À quoi sert-il de poursuivre une consultation populaire si la commission refuse de prendre acte de l’opinion des gens? Jusqu’à présent les Québécois de toutes origines ont dit clairement NON aux accommodements religieux. Ayant opté pour la laïcité dans l’espace public ils tiennent à ce que les minorités religieuses la respectent et s’en accommodent, autrement dit qu’elles renoncent à cultiver les particularismes qui sont sources de discriminations et d’exclusion et qu’elles jouissent de la neutralité de l’espace public à l’égal des Québécois. Ce message a-t-il été retenu ?
Les commissaires auraient souhaité que les citoyens s’en tiennent à la rectitude politique ou qu’ils se soumettent à la dictature des bons sentiments, tel ne fut pas le cas, les Québécois n’allaient pas rater l’occasion d’indiquer dans quelle direction ils voulaient aller collectivement. Peut-on leur reprocher de rejeter le fondamentalisme religieux, la discrimination basée sur le sexe, l’inégalité hommes-femmes, les privilèges basés sur la religion…?
La déception des «sages» est un indice qui ne trompe pas du peu de contact que les «intellectuels» entretiennent avec la réalité. Insécurisés par le message ils tirent sur les messagers, et quoi de plus facile que l’insulte ? Le qualificatif d’islamophobes vise à jeter l’opprobre et à intimider ceux qui expriment leur refus de l’islam radical dans notre société. N’en déplaise aux «sages» rien ne convaincra les Québécois que le voile dit islamique est, sous toutes ses formes, autre chose que le signe tangible de l’asservissement des femmes, et rien ne leur fera admettre qu’offrir des locaux pour la prière dans les maisons d’enseignement ne constitue pas un privilège accordé à une minorité ni une négation des principes de laïcité et de neutralité de l’espace public.
Les commissaires Bouchard et Taylor ont insisté sur «l’ouverture» des Québécois sans rien dire des limites où les citoyens veulent que cette ouverture se maintienne, ce faisant ils ont semé la confusion dans les esprits.

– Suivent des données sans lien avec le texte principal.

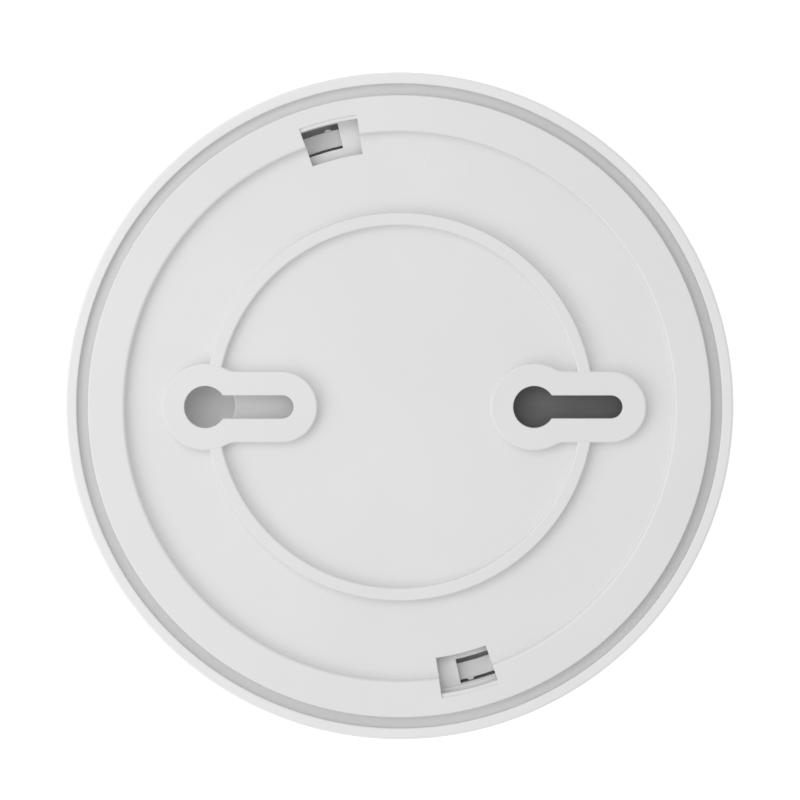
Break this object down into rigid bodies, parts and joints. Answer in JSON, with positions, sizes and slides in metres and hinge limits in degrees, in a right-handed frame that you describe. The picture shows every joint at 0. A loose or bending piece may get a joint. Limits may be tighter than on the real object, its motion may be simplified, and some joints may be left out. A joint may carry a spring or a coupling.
{
  "type": "smoke detector",
  "caption": "Round ceiling smoke detector with a twist-on mounting bracket, keyhole screw slots, side smoke inlets, a test button and a battery bay.",
  "frame": {"origin": "centre of the mounting bracket's back face, in the plane of the ceiling", "axes": "+Z out of the bracket's back towards the ceiling and along the bayonet axis; -Z is the room side with the test button; +X from the wide head hole of each keyhole along its slot"},
  "size_m": [0.122, 0.122, 0.0372],
  "materials": {
    "bracket_plastic": "satin moulded white ABS",
    "housing_plastic": "satin moulded white ABS",
    "button_plastic": "satin moulded white ABS",
    "board": "solder mask over glass-fibre laminate",
    "chamber_plastic": "matt black moulding",
    "screen_mesh": "fine woven steel mesh",
    "battery_jacket": "printed film over a steel can, left plain",
    "nickel": "nickel plate",
    "brass": "plain",
    "ceramic": "silvered piezo ceramic",
    "component_black": "moulded epoxy",
    "capacitor_sleeve": "shrink sleeve",
    "ferrite": "sintered",
    "clear_plastic": "clear moulded acrylic",
    "led_red": "tinted epoxy",
    "dark_lens": "tinted epoxy",
    "screw_steel": "zinc plated"
  },
  "bodies": {
    "base": {"mounting_bracket": "bracket_plastic"},
    "detector": {"rear_cover": "housing_plastic", "front_cover": "housing_plastic", "light_pipe": "clear_plastic", "circuit_board": "board", "board_screw_1": "screw_steel", "board_screw_2": "screw_steel", "board_screw_3": "screw_steel", "chamber_base": "chamber_plastic", "chamber_cap": "chamber_plastic", "insect_screen": "screen_mesh", "ir_emitter": "dark_lens", "photodiode": "dark_lens", "sounder_housing": "housing_plastic", "piezo_disc": "brass", "piezo_ceramic": "ceramic", "sounder_contact_centre": "nickel", "sounder_contact_edge": "nickel", "battery_body": "battery_jacket", "battery_terminal_pos": "nickel", "battery_terminal_neg": "nickel", "battery_contact_pos": "nickel", "battery_contact_neg": "nickel", "switch_body": "component_black", "microcontroller": "component_black", "sounder_driver": "component_black", "crystal": "nickel", "boost_coil": "ferrite", "capacitor": "capacitor_sleeve", "status_led": "led_red"},
    "button": {"test_button": "button_plastic"},
    "plunger": {"switch_plunger": "component_black"}
  },
  "joints": [
    {"name": "bayonet_twist", "type": "hinge", "parent": "base", "child": "detector", "pos_m": [0, 0, 0], "axis": [0, 0, 1], "range_deg": [-8, 0]},
    {"name": "button_press", "type": "slide", "parent": "detector", "child": "button", "axis": [0, 0, 1], "range_m": [0, 0.0008], "stiffness_N_per_m": 800, "springref_m": -0.0005},
    {"name": "switch_press", "type": "slide", "parent": "detector", "child": "plunger", "axis": [0, 0, 1], "range_m": [0, 0.0006]}
  ],
  "couplings": [
    {"joint": "switch_press", "follows": "button_press", "ratio": 0.7}
  ]
}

De leur côté les «sages» ont stigmatisé le rejet des accommodements religieux, l’attribuant à l’islamophobie soit la peur irrationnelle de l’islam, cependant ils ont fait abstraction de la démarche rationnelle de la majorité des Québécois et de la lucidité dont ils font preuve à l’égard de l’islam radical, de ses assauts répétés contre les libertés et des atrocités dont il s’est rendu responsable.
Somme toute à travers les divergences que l’on constate entre les commissaires porteurs de lunettes roses et les «sages» affublés de lunettes noires, on observe le même refus de la réalité et de l’opinion bien fondée des Québécois quant à la compatibilité du fondamentalisme religieux avec leurs propres valeurs.
L’impasse des intellectuels
Le peuple serait-il plus avisé que ses élites ? Tout porte à croire que oui. Bouchard et Taylor, l’un historien et l’autre philosophe sont visiblement mal à l’aise sur le plancher des vaches, ils font face non à des étudiants ou à des collègues débattant du sexe des anges, mais à des citoyens ayant intégré concrètement et dans la vie de tous les jours les valeurs de la société moderne, valeurs qu’ils entendent préserver et dont ils se font sans s’excuser les défenseurs. Les «sages» qui conseillent les commissaires semblent incapables de se départir de ce relativisme culturel qui les conduit à mettre sur le même pied la tolérance et le fanatisme pourvu qu’il soit d’ordre religieux et non-chrétien.
Les intellectuels se rendent confusément compte du fossé qui les sépare des gens, craignant de perdre toute pertinence ils sont acculés à choisir entre deux options : la première (celle des commissaires) nier carrément le fait, ou prétendre que, malgré les différences, les gens regardent avec eux dans la même direction, cette attitude «soft», toute cousue de fil blanc, n’a trompé personne.
La seconde option (celle des «sages») admettre les divergences tout en établissant une hiérarchie morale où ils se réservent le beau rôle, celui d’accusateurs et de juges; jeter le discrédit sur l’opposition les exempte de défendre leur propre point de vue et les console de leur échec. Cependant les personnes qui osent courageusement lever le drapeau rouge face au fanatisme et à l’intolérance risquent de se faire traiter de racistes ou d’islamophobes, ces accusations qu’on lance pour les museler et intimider ceux qui ne se sont pas encore exprimés sont autant d’atteintes vicieuses à la liberté d’expression, elles sont très proches des anathèmes que les fondamentalistes de tous bords jettent sur tout ce qui menace leur volonté de domination.